Ho letto l’ultimo articolo di Giorgio Bocca sul numero di ieri del Venerdì di Repubblica. L’inserto settimanale del quotidiano romano ospita infatti Bocca come opinionista, assieme a Curzio Maltese e Piero Ottone. Anche ieri il pezzo era fuori del tempo e dispiace che, pur parlando di cose sempre interessanti, Bocca risulti di frequente noioso e scontato. Diciamolo pure: dà l’impressione di essere un vecchio che si fissa e che, pur sapendo perfettamente da che parte stare, è finito per diventare il classico laudator temporis acti (e tra l’altro complimenti a Repubblica: Bocca e Ottone fanno in due 176 anni: ma che razza di quotidiano di area riformista è?).

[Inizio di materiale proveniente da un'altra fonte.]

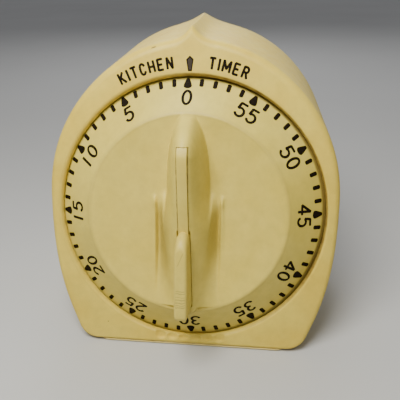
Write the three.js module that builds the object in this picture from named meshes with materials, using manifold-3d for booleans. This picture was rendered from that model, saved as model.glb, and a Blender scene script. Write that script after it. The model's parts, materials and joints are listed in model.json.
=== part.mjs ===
// A wind-up sixty minute kitchen timer: a cream moulded case that leans back, a coned dial with a fin-shaped
// knob, and inside it a spring driven movement with a pin-pallet escapement, a hammer and a bell.
//
// Millimetres, +Z up. The origin is the middle of the base plate's underside and the dial faces -Y.
// Most pieces are drawn in the face frame: x to the right, y into the case along the dial's axis,
// z up the sloping face, with its origin where the dial's axis crosses the circle of minute marks.
import * as THREE from "three";
import { mergeVertices } from "three/addons/utils/BufferGeometryUtils.js";
import Module from "manifold-3d";

const wasm = await Module();
wasm.setup();

// ---------------------------------------------------------------- driving dimensions

const GAP = 0.3; // clearance between pieces that touch
const ROUND = 12; // sides of a small round
const WIDE_ROUND = 40; // sides of the dial and its opening
const LEAN = THREE.MathUtils.degToRad(13.5); // how far the face leans back

const CASE_HALF_WIDTH = 45.2; // at the widest height of the case
const ARCH_HEIGHT = 48.75; // from the widest height to the top of the arch
const ARCH_CENTRE = 3.9; // the widest height, above the dial's axis
const TIP_RISE = 2.95; // the soft peak above the arch
const TIP_SPREAD = 3.1;
const CASE_DROP = 43.45; // from the dial's axis down to the case's lower edge
const CASE_TAPER = 9.8; // how much the half width shrinks down to the lower edge
const CASE_DEPTH = 58; // at the base
const CORNER = 7; // radius of the two lower corners
const WALL = 2.2;
const EDGE_RADIUS = 3; // rolled front edge
const FACE_FRONT = -1.2; // front plane of the case in the face frame

const OPENING_RADIUS = 40.8;
const OPENING_BEVEL = 1.5;
const FLUTE_COUNT = 6;
const FLUTE_PITCH = 3.5;
const FLUTE_RADIUS = 2.3;
const FLUTE_DEPTH = 0.9;

const BASE_THICKNESS = 0.7;
const BASE_HALF_WIDTH = 30.4;
const BASE_PEG_RADIUS = 1.5;

const DIAL_RADIUS = 41.3; // outer edge, under the case's opening
const DIAL_EDGE = 0.8; // thickness of that edge
const TICK_RADIUS = 39;
const DIAL_SLOPE = 0.664; // rise of the dial's cone per millimetre of radius
const DIAL_WALL = 1.8;
const RIM_RADIUS = 29.4; // where the cone ends and the bowl begins
const BOWL_HEIGHT = 2.6; // of the bowl's middle, in front of the minute marks
const HUB_RADIUS = 6;

const BOSS_HALF_WIDTH = 10.1;
const BOSS_TIP = 30; // top of the knob's boss
const BOSS_FOOT = -29.2;
const PEAK_Z = 20; // where the boss stands highest
const PEAK_HEIGHT = 17.6;
const CREST_FALL = 0.0984; // fall of the crest below its peak
const GRIP_HEIGHT = 19.4;
const GRIP_THICKNESS = 3.7;
const STRIP_THICKNESS = 3.1;

const ARBOR_RADIUS = 1.1;
const LEVER_RADIUS = 0.7; // half the width of the small levers
const HUB_ON_ARBOR = 2.4; // radius of the round eye that holds a lever or wheel on its arbor
const RIVET_RADIUS = 0.8;
const PILLAR_RADIUS = 2.2;
const PILLAR_NECK = 1.3;
const NUT_RADIUS = 2.8;
const NUT_HEIGHT = 1.6;
const POST_SCREW_RADIUS = 1.2;
const POST_SCREW_HEAD = 2.4;
const POST_SCREW_HOLE = POST_SCREW_RADIUS + 0.3;
const SLOT_HALF_WIDTH = 0.35; // of the screwdriver slots
const STEP_RADIUS = 1.5; // stepped-down end of the main arbor and of the riveted posts
const SPRING_POST_END = 1;
const STUD_RADIUS = 0.7;
const END_SHAKE = 0.1; // of an arbor between its plates
const MAIN_ARBOR_RADIUS = 2;
const PLATE_THICKNESS = 1.2;
const PLATE_RADIUS = 31;
const FRONT_PLATE_Y = 8; // front face of the movement's front plate
const PLATE_SPACING = 16; // between the two plates

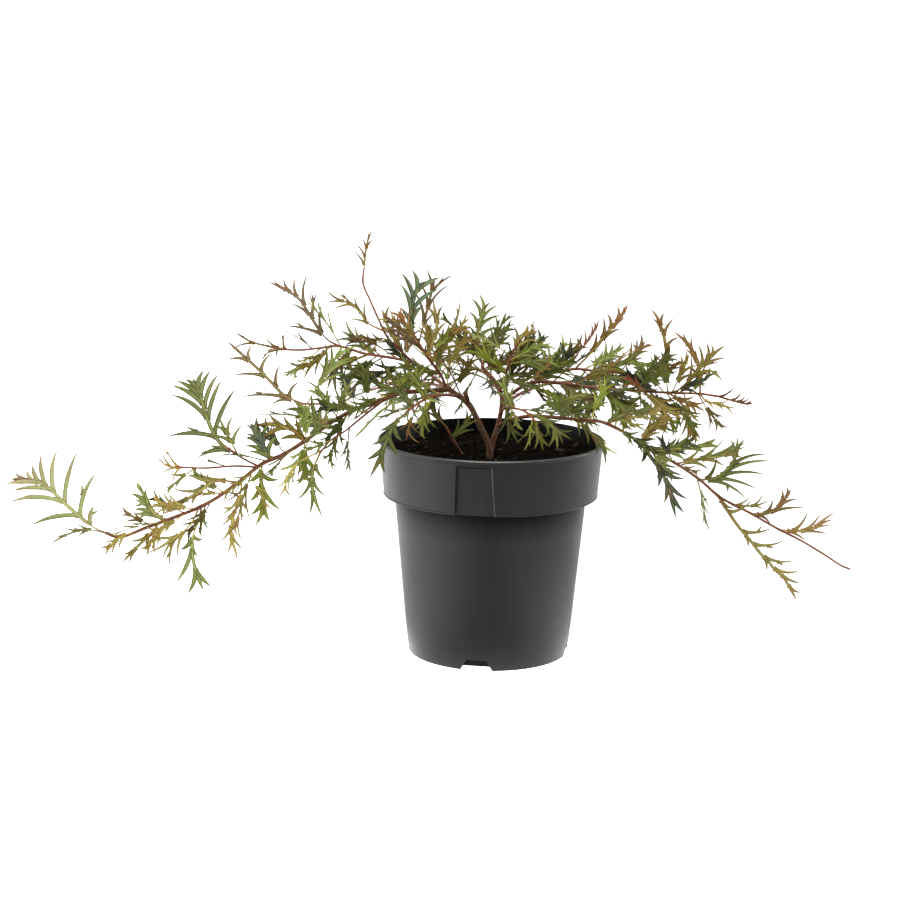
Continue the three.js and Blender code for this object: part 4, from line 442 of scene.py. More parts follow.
# More leaves of that kind: colouring, stem, where on it, heading, length, the two leans, how many pairs of
# lobes, and the width of a lobe in mm.
MORE_LEAVES = [
    ("dark", "left_low_limb", 357, 408, 112, 36, -0.5, 0.4, 3, 3.0),
    ("green", "left_mid_stalk", 307, 402, 56, 60, 0.3, 0.4, 4, 2.7),
    ("dark", "left_low_limb", 352, 410, 172, 30, 0.5, 0.4, 2, 2.7),
    ("pale", "left_low_limb", 306, 439, 98, 30, 0.4, -0.5, 3, 3.2),
    ("umber", "tall_stem", 390, 343, 176, 38, 0.3, 0.5, 2, 2.4),
    ("dark", "left_low_limb", 398, 391, 62, 30, -0.5, 0.3, 2, 2.5),
    ("dark", "left_upper_limb", 410, 364, 196, 52, 0.5, 0.4, 3, 2.7),
    ("green", "left_low_limb", 390, 394, 200, 40, 0.6, -0.4, 3, 2.4),
    ("green", "left_upper_limb", 384, 357, 208, 46, 0.6, -0.5, 3, 3.0),
    ("olive", "left_upper_limb", 368, 354, 200, 36, 0.4, 0.5, 3, 2.5),
    ("olive", "crown_left_stem", 422, 352, 138, 44, -0.5, 0.3, 3, 2.4),
    ("bronze", "crown_left_stem", 418, 344, 128, 34, 0.4, 0.4, 3, 2.4),
    ("gold", "crown_left_stem", 432, 362, 100, 34, 0.6, -0.4, 3, 2.5),
    ("dark", "left_upper_limb", 414, 366, 140, 34, 0.6, 0.3, 3, 2.7),
    ("green", "left_upper_limb", 424, 371, 222, 38, 0.7, 0.3, 3, 2.8),
    ("pale", "left_low_limb", 434, 388, 170, 44, 0.6, 0.3, 3, 3.1),
    ("gold", "left_fork", 452, 391, 52, 36, 0.6, -0.4, 3, 2.5),
    ("olive", "crown_left_stem", 440, 376, 60, 44, 0.5, 0.3, 3, 2.7),
    ("green", "crown_middle_stem", 483, 364, 128, 40, 0.4, -0.4, 3, 2.7),
    ("pale", "crown_middle_stem", 484, 368, 84, 26, 0.7, 0.3, 2, 2.4),
    ("olive", "right_fork", 484, 372, 30, 36, 0.6, 0.4, 3, 2.5),
    ("green", "crown_right_stem", 503, 384, 62, 46, 0.4, -0.4, 3, 2.9),
    ("green", "right_upper_limb", 508, 380, 20, 38, 0.7, 0.3, 3, 2.8),
    ("dark", "right_upper_limb", 530, 373, 88, 34, -0.3, 0.5, 3, 2.8),
    ("green", "right_middle_limb", 536, 382, 26, 40, 0.6, -0.4, 3, 2.9),
    ("dark", "right_middle_limb", 548, 382, -44, 50, 0.6, 0.4, 3, 2.7),
    ("green", "right_upper_limb", 588, 371, -10, 38, 0.5, 0.4, 3, 2.8),
    ("green", "right_upper_limb", 548, 371, 160, 34, 0.5, 0.4, 3, 2.7),
    ("fresh", "right_upper_limb", 572, 370, 168, 34, 0.7, -0.3, 3, 2.5),
    ("green", "right_middle_limb", 664, 392, 130, 32, 0.5, 0.4, 3, 3.0),
    ("green", "right_middle_limb", 668, 392, 97, 30, 0.6, -0.4, 3, 3.0),
    ("olive", "right_middle_limb", 672, 392, 62, 36, 0.4, 0.4, 3, 2.8),
    ("dark", "right_middle_limb", 658, 392, 152, 34, 0.4, 0.4, 3, 2.9),
    ("green", "right_middle_limb", 666, 392, -52, 52, 0.5, -0.4, 3, 2.9),
    ("olive", "right_middle_limb", 684, 393, -78, 40, 0.6, 0.4, 3, 2.8),
    ("olive", "right_low_limb", 606, 424, 14, 52, 0.5, 0.4, 3, 2.4),
    ("dark", "right_middle_limb", 648, 392, -30, 30, 0.6, 0.3, 2, 2.8),
    ("fresh", "right_middle_limb", 606, 389, -52, 40, 0.6, 0.4, 3, 2.8),
    ("fresh", "right_middle_limb", 620, 390, -80, 34, 0.6, -0.4, 3, 2.7),
    ("fresh", "right_middle_limb", 596, 388, -104, 34, 0.7, 0.4, 3, 2.7),
    ("red", "right_middle_limb", 646, 391, 148, 22, 0.6, 0.3, 2, 2.3),
    ("bronze", "right_upper_limb", 655, 380, 40, 28, 0.3, 0.4, 3, 2.4),
    ("bronze", "right_upper_limb", 650, 379, 78, 22, -0.4, 0.4, 2, 2.3),
    ("green", "right_upper_limb", 630, 375, 158, 30, -0.4, 0.4, 3, 2.5),
    ("green", "right_upper_limb", 640, 377, 30, 34, 0.4, -0.4, 3, 2.8),
    ("dark", "right_middle_limb", 670, 392, 14, 36, 0.4, 0.4, 2, 3.0),
    ("olive", "right_middle_limb", 698, 394, -60, 38, 0.5, 0.4, 2, 2.3),
    ("green", "right_middle_limb", 636, 391, -54, 46, 0.6, 0.4, 3, 2.8),
    ("dark", "right_low_limb", 672, 461, 112, 24, 0.5, 0.4, 2, 2.5),
    ("olive", "right_low_limb", 640, 444, 48, 36, -0.5, 0.4, 3, 2.5),
    ("green", "right_low_limb", 612, 427, -24, 36, 0.5, 0.4, 2, 2.4),
    ("umber", "right_low_limb", 677, 465, -16, 20, 0.5, 0.3, 2, 1.6),
    ("green", "right_low_limb", 580, 420, 150, 34, 0.6, 0.4, 3, 2.7),
    ("gold", "left_low_limb", 258, 469, 214, 38, 0.5, 0.4, 3, 1.6),
    ("olive", "left_low_limb", 250, 474, -62, 34, 0.5, -0.3, 3, 1.6),
    ("fresh", "left_low_limb", 304, 440, -88, 36, 0.4, 0.3, 3, 3.6),
    ("green", "left_low_limb", 338, 418, 128, 34, 0.5, 0.4, 2, 2.7),
    ("green", "left_low_limb", 284, 452, 132, 32, 0.5, 0.4, 3, 2.7),
    ("dark", "left_low_limb", 270, 460, 118, 36, 0.6, 0.4, 3, 3.0),
    ("olive", "left_low_limb", 212, 503, 232, 36, 0.4, 0.4, 3, 2.5),
    ("green", "left_low_limb", 186, 515, 150, 34, -0.4, 0.4, 3, 2.5),
    ("olive", "left_low_limb", 132, 529, 214, 30, 0.4, 0.4, 3, 2.4),
    ("olive", "left_low_limb", 198, 511, 166, 40, 0.4, 0.4, 3, 2.7),
    ("gold", "left_low_limb", 186, 515, 206, 36, 0.4, -0.4, 3, 2.5),
    ("olive", "left_low_limb", 168, 520, 236, 34, 0.4, 0.3, 3, 2.5),
    ("green", "left_low_limb", 226, 494, 150, 36, -0.4, 0.4, 3, 2.7),
    ("umber", "left_low_limb", 152, 525, 160, 28, 0.4, 0.4, 2, 2.4),
]

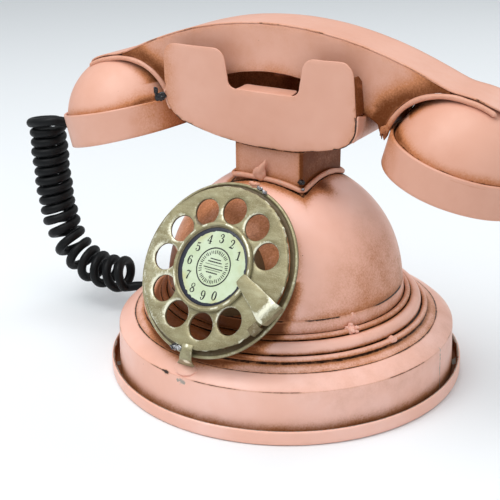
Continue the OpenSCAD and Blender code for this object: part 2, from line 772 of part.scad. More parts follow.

Il pezzo del giornalista piemontese era contro il computer, un vero coacervo di luoghi comuni e di riflessioni di chi ha vissuto la macchina da scrivere e il telefono, il Novecento insomma. E può al massimo rimpiangere il secolo scorso senza capire quali siano le prospettive che invece il computer e la telematica rendono possibile, anche per portare avanti molte delle battaglie che lo stesso Bocca ha condiviso.
Non sarebbe meglio saperlo placidamente in pensione?